Ceramics student finds artistic voice in crafting history-inspired vessels

Sophie Proe '24

After graduation, Marian Draper aims to complete an artist residency and pursue an MFA degree in ceramics.

As she searched for her artistic voice, Marian Draper ’22 embraced the journey. 

A graduating senior in RIT’s ceramics option in the studio arts BFA program, Draper’s pottery took many forms before, just last fall, finding a style that is authentically her.

“I have a hard time talking about my work because it is so personal,” said Draper, from Rome, N.Y. “I embed a little piece of myself onto each piece. I’m putting all this time and care and craftsmanship into each individual object, so I feel like it’s a small part of me going out into the world.”

Draper’s exploration in the program led to pinpointing a connection between her interests and preferred methods of making. The result of that discovery is a bevy of history-inspired utilitarian vessels that blur the line between functional and sculptural ceramics. 

Her practice draws heavy inspiration from historical objects, distilling them down to their most basic geometric forms, to be reconfigured into a modern and minimalistic interpretation. 

“The biggest thing for me is respecting and honoring traditional making processes, forms and shapes,” Draper said. “I’m almost making small monuments of these historical objects that have withstood time.”

Draper was smitten by ceramics from the moment she first used a potter's wheel in high school. Her hands have been glued to a clay-spattered wheel since. 

At RIT, meticulously shaping and forming her visions on a wheel became a gateway to artistic growth. Form is the “star of the show” with Draper’s work — a satisfying byproduct of countless hours throwing large vessels.

“I love the wheel because it’s very constant, it’s challenging, and yet also very rewarding,” Draper said. “I like centering the clay and being able to manipulate it in a circular, symmetrical way. It allows me to think differently than hand building or sculpture. I’m using a tool to create objects I see in my head, and that’s just the method I can do it best with.”

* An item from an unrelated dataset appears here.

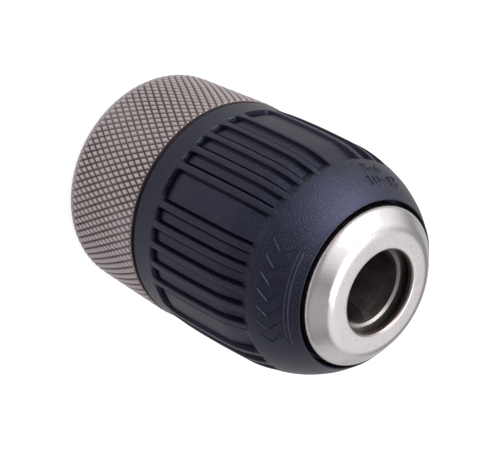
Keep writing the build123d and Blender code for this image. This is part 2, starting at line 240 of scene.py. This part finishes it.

After graduation, Draper aims to complete an artist residency and an MFA degree in ceramics. She has an appetite to start a professional studio practice and teach college-level ceramics.

RIT was the “perfect fit,” Draper said, for beginning that pursuit, both from academic and lifestyle perspectives. 

Draper was a standout distance runner on RIT’s cross country and track and field teams. Not only did she conquer the crowded schedule of a three-season student-athlete — “I’m always planning 10 steps ahead,” Draper said — she used it to her advantage. 

“I think there is a balance between running and my studio work, and one feeds the other,” Draper said. “I am happiest when I’m running, and that happiness feeds my studio work. It’s a good outlet for me.”

Draper said RIT’s ceramics facilities — specifically a personal workspace, access to a range of materials, a glaze room, electric, gas and soda (atmospheric) kilns and the Fab Lab — fueled her exploration. Even more, she appreciated the positive, innovative studio environment fostered by Associate Professor Jane Shellenbarger and Assistant Professor Peter Pincus, who encourage students to investigate modern technologies in their work. 

“The biggest thing was that I was in a program that was pushing me,” Draper said.

The College of Art and Design’s unique placement on a comprehensive campus with a meld of disciplines that promote unique collaborations also had an impact. Draper cherishes conversations with her mechanical engineer roommate where she could offer art-related solutions to engineering problems.

“It felt like family here,” Draper said about RIT. “I felt I could fit in and flourish here. Being in an environment where I can continue to meet new standards and raise the bar for myself is why I stayed.”

Draper experienced further growth by completing a co-op at the Northern Clay Center in Minneapolis, Minn. She spent the summer of 2021 helping to run the center’s ceramics camps for youth and taking workshops led by successful artists.

It is among the many experiences from the last four years that left an indelible mark. 

“I’ve taken little nuggets from different areas of my time at RIT and pushed them together to create this voice that I think represents me the best,” Draper said.